Notwithstanding the provisions of this paragraph (d), no person guilty of fraudulent
misrepresentation (within the meaning of Section 11(f) of the 0000 Xxx) shall be entitled to
contribution from any person who was not guilty of such fraudulent misrepresentation. For
purposes of this Section 9, each person who controls an Underwriter within the meaning of
either the 1933 Act or the Exchange Act and each director, officer, employee and agent of an
Underwriter shall have the same rights to contribution as such Underwriter, and each person
who controls the Company within the meaning of either the 1933 Act or the Exchange Act, each
officer of the Company who shall have signed the Registration Statement and each director of
the Company shall have the same rights to contribution as the Company, subject in each case
to the applicable terms and conditions of this paragraph (d).
10. Default by an Underwriter. If any one or more Underwriters shall fail to purchase
and pay for any of the Securities agreed to be purchased by such Underwriter or Underwriters
hereunder and such failure to purchase shall constitute a default in the performance of its or
their obligations under this Agreement, the remaining Underwriters shall be obligated severally to
take up and pay for (in the respective proportions which the amount of Securities set forth
opposite their names in Schedule II hereto bears to the aggregate amount of Securities set forth
opposite the names of all the remaining Underwriters) the Securities which the defaulting
Underwriter or Underwriters agreed but failed to purchase; provided, however, that
in the event that the aggregate amount of Securities which the defaulting Underwriter or
Underwriters agreed but failed to purchase shall exceed 10% of the aggregate amount of Securities
set forth in Schedule II hereto, the remaining Underwriters shall have the right to purchase all,
but shall not be under any obligation to purchase any, of the Securities, and if such nondefaulting
Underwriters do not purchase all the Securities, this Agreement will terminate without liability to
any nondefaulting Underwriter or the Company. In the event of a default by any Underwriter as set
forth in this Section 10, the Closing Date shall be postponed for such period, not exceeding five
Business Days, as the Representatives shall determine in order that the required changes in the
Registration Statement and the Prospectus Supplement or in any other documents or arrangements may
be effected.
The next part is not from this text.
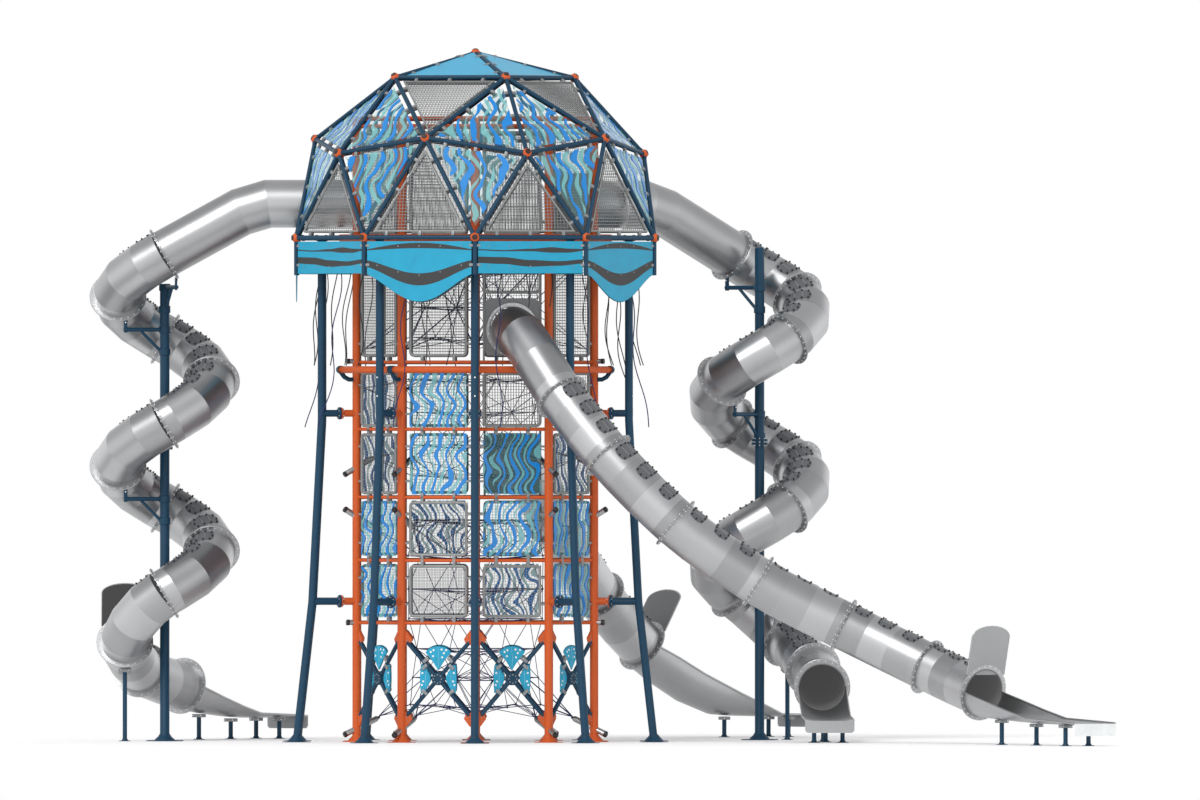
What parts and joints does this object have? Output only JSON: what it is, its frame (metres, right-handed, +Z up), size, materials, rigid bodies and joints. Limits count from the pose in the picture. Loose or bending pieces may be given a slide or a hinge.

Nothing contained in this Agreement shall relieve any defaulting Underwriter of its
liability, if any, to the Company and any nondefaulting Underwriter for damages occasioned by its
default hereunder.
27
11. Termination. This Agreement shall be subject to termination in the absolute
discretion of the Representatives, by notice given to the Company prior to delivery of and payment
for the Securities, if at any time prior to such delivery and payment (i) trading in the Company’s
Common Stock shall have been suspended by the Commission or the NASDAQ or trading in securities
generally on the New York Stock Exchange or the NASDAQ shall have been suspended or limited or
minimum prices shall have been established on either of such exchanges, (ii) a banking moratorium
shall have been declared either by Federal or New York State authorities or (iii) there shall have
occurred any outbreak or escalation of hostilities, declaration by the United States of a national
emergency or war, or other calamity or crisis the effect of which on financial markets is such as
to make it, in the sole judgment of the Representatives, impractical or inadvisable to proceed with
the offering or delivery of the Securities as contemplated by any Preliminary Prospectus or the
Prospectus Supplement (exclusive of any amendment or supplement thereto).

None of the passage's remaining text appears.